The Place Where There is no Darkness

One of the most chilling lines in Nineteen Eighty-Four is O’Brien’s ‘We shall meet again in the place where there is no darkness.’ Julia and Winston interpret this as meaning life after they have destroyed the Party but in fact O’Brien means it quite literally. The place with no darkness is a cell with a blinding light which bores into your skull and is never switched off. And sometimes at 4 am I know how Winston felt, because every day just after sunrise I wake up. It doesn’t matter if it’s sunny or cloudy, the light assaults me like a blow on the head. I have a face mask; last night I even tried putting an eiderdown up over the curtains; it makes no difference. OH reckons it’s to do with the pineal gland and I don’t know what I can do about that but it’s the same every year and I just have to put up with it until I get used to it. Right now I’ve reached that stage of fatigue where I just feel spaced and everything seems unreal.

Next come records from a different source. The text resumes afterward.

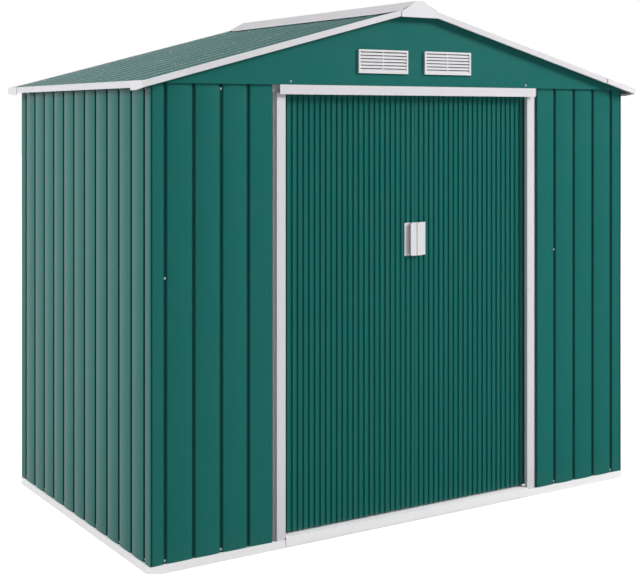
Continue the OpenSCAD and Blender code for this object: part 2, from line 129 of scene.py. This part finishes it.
def math_node(tree, what, a, b=0.0, c=None):
    """One step of arithmetic on values or on other nodes' outputs."""
    extra = {} if c is None else {"i2": c}
    return add(tree, "ShaderNodeMath", {"operation": what}, i0=a, i1=b, **extra).outputs[0]


print("helpers ready for", ", ".join(KINDS))

# %% [markdown]
# ## The studio
# Painted sheet takes its look from what it mirrors. A room that is bright all round would lay a
# grey veil over the green. So the sky of this studio is white behind and above the shed, where
# it draws the soft gloss along the side wall and the roof, and dim in front, so that the
# green facing the doors keeps its depth. What the camera sees of the sky itself is plain white.

# %% Sky
behind_level, front_level, above_level = 0.68, 0.03, 0.85
behind_from, behind_full = 0.64, 0.97     # how far a direction points to the rear, 0 to 1
fade_from, fade_end = 0.21, 0.34          # how far it points up, where the rear light fades
above_from, above_full = 0.35, 0.75       # and where the light from above sets in
high_share = 0.25                         # what is left of the rear light above that
scene = bpy.context.scene
scene.view_settings.view_transform = "Standard"
sky = bpy.data.worlds.new("studio_sky")
scene.world = sky
sky.use_nodes = True
tree = sky.node_tree
tree.nodes.clear()
way = add(tree, "ShaderNodeTexCoord").outputs["Generated"]
parts = add(tree, "ShaderNodeSeparateXYZ", Vector=way).outputs
behind = add(tree, "ShaderNodeMapRange", Value=parts["Y"], From_Min=behind_from,
             From_Max=behind_full, To_Min=front_level, To_Max=behind_level).outputs["Result"]
higher = add(tree, "ShaderNodeMapRange", Value=parts["Z"], From_Min=fade_from,
             From_Max=fade_end, To_Min=1.0, To_Max=high_share).outputs["Result"]
behind = math_node(tree, "MULTIPLY", behind, higher)
above = add(tree, "ShaderNodeMapRange", {"interpolation_type": "SMOOTHSTEP"}, Value=parts["Z"],
            From_Min=above_from, From_Max=above_full, To_Min=0.0,
            To_Max=above_level).outputs["Result"]
light = math_node(tree, "MAXIMUM", behind, above)
seen = add(tree, "ShaderNodeLightPath").outputs["Is Camera Ray"]
light = add(tree, "ShaderNodeMix", i0=seen, i2=light, i3=1.0).outputs[0]
background = add(tree, "ShaderNodeBackground", Color=(1, 1, 1, 1), Strength=light)
add(tree, "ShaderNodeOutputWorld", Surface=background.outputs["Background"])
print("sky:", behind_level, "behind,", front_level, "in front,", above_level, "above")

# %% [markdown]
# ## The floor
# A shed stands on something, but the ground is not a part of it. Leaving the ground out would
# let the shed float, and catching its shadow alone would need a second layer. So one plain pale
# sheet lies under it. To the camera it glows, so that it meets the white sky without
# a line, and it is left out of what the paint mirrors.

# %% Floor
floor_half = 40.0
floor_pale, floor_glow = 0.60, 0.80
mesh = bpy.data.meshes.new("floor")
mesh.from_pydata([(-floor_half, -floor_half, 0), (floor_half, -floor_half, 0),
                  (floor_half, floor_half, 0), (-floor_half, floor_half, 0)], [], [(0, 1, 2, 3)])
floor = bpy.data.objects.new("floor", mesh)
scene.collection.objects.link(floor)
pale = bpy.data.materials.new("studio_floor")
pale.use_nodes = True
sheet = pale.node_tree.nodes["Principled BSDF"]
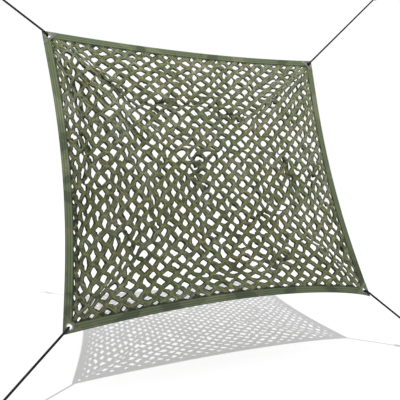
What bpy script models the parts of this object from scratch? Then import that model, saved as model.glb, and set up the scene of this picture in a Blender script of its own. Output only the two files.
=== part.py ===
"""Camouflage net, stretched between four ropes and leaning back.

The net is modelled the way it is made. A cloth panel, bound on all four sides with folded tape,
has a patch and a pressed eyelet at each corner. A rope comes through each eyelet from a stopper
knot behind it, and ends in a tied loop.

Every cloth piece is laid out flat, as it is cut, and is then hung: its edges draw in between the
corners, and the panel bellies and creases. Sheet coordinates are x across, y up the sheet and
z out of its front. The empty "hung_net" leans the sheet back and puts the middle of its top edge
at the world origin. Units are metres.
"""
import math
import random
from collections import namedtuple

import bmesh
import bpy
from mathutils import Matrix, Vector

# ---- the net as cut
NET_WIDTH = 1.5
NET_HEIGHT = 1.368
LEAN = math.radians(22.5)
MESH_COLUMNS = 11
MESH_ROWS = 12
CLOTH_THICKNESS = 0.0015
GAP = 0.0003
STRAND_WIDTH = 0.043
RIM_STRAND_WIDTH = 0.027
HOLE_ROUNDING = 0.10
SIDE_BULGE = 0.0045
BULGED_SIDES = 0.45
KNOT_SCATTER = 0.005

# ---- binding tape, folded over the panel's edge
TAPE_WIDTH = 0.035
TAPE_THICKNESS = 0.001
TAPE_STATIONS = 18
MITRE_GAP = 0.0009
TAPE_MIDDLE = CLOTH_THICKNESS / 2 + GAP + TAPE_THICKNESS / 2
TAPE_FACE = TAPE_MIDDLE + TAPE_THICKNESS / 2
PANEL_INSET = 0.005
MESH_INSET = TAPE_WIDTH + 0.002

# ---- corner patch and eyelet
PATCH_LEG = 0.078
PATCH_THICKNESS = 0.001
PATCH_INSET = 0.001
PATCH_BOTTOM = TAPE_FACE + GAP
EYELET_IN = 0.0255
BORE_RADIUS = 0.010
BARREL_RADIUS = 0.0108
FLANGE_RADIUS = 0.0155
FLANGE_HEIGHT = 0.002
EYELET_STEPS = 16
CUTTER_LENGTH = 0.020
FRONT_SEAT = PATCH_BOTTOM + PATCH_THICKNESS + GAP
BACK_SEAT = TAPE_FACE + GAP
HOLE_RADIUS = BARREL_RADIUS + GAP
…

I’ve often wondered how I would stand up to torture. Very badly, I suspect; I don’t have a high tolerance for pain at all – which made last night’s film all the more horrifying. As it was our last night of Netflix (we periodically cancel it to save money and then start up again) we trawled through to see if there was anything unmissable. We’d already seen the much-trailed series Eric about a boy who goes missing on his way to school; it’s excellent though I didn’t think it was quite as good as the reviews said. But Benedict Cumberbatch was thoroughly compelling as a New York puppeteer who tries to get his son back by making a new puppet in the shape of a monster called Eric and ends up talking to the monster. And the series conveys perfectly well the atmosphere and culture of a 1980’s drama.

Cumberbatch is everywhere right now and he turned up again in the film we eventually decided on: The Mauritanian.

I hadn’t heard of this film but it turned out to be the true story of Mohammedou Slahi, a Mauritanian Muslim arrested on the slenderest of evidence and taken to Guantanamo Bay without charge. There he is put in a cell alone and interrogated for 18 hours a day. His only friend is a man in the exercise yard who he never sees and who he calls Marseilles because that’s where he’s from. Slahi is visited by US lawyer Nancy Hollander played (none too convincingly in my opinion) by Jodie Foster. She doesn’t necessarily believe in his innocence but is concerned that he should get a fair trial and begins a long battle to get hold of the relevant evidence. For the prosecution Stuart Couch, played by Cumberbatch, is your full-on Southern military type desperate to catch the guys responsible for 9/11 particularly because his own brother in law was killed in that attack (to my ear at least Cumberbatch’s deep southern growl is absolutely perfect.) But after many attempts by the authorities to withhold evidence and Crouch’s discovery of Slahi’s story he begins to have doubts.

His superior says at one point, ‘We need to get someone for this.’

‘Someone,’ he replies. ‘Not just anyone.’

When the interrogations fail to produce a confession Slahi is taken to another cell and tortured. The cell is freezing cold; they play loud garage music and flashing lights and there are frequent beatings and waterboardings. It is horrendous. Mo eventually gets his trial and is released but – this is the most shameful part of the story – the Obama government appeals and he is given 7 more years, albeit without waterboarding. Eventually he is freed and publishes his diaries. Again these are heavily redacted but the publishers printed every page, including those blacked out by the censor, which is quite a statement in itself. Guantanamo is one of the most shameful events in modern US history – and it’s still going on. Men are still being held there without trial and without being charged, and in my opinion the biggest failure of Obama’s regime was that he didn’t close it. Here’s the film:

https://www.imdb.com/title/tt4761112/?ref_=ttfc_fc_tt

and here, should you choose to watch it, is Eric:

https://shorturl.at/4Fb2lt/4Fb2l

Kinda puts my early mornings into perspective, don’t it?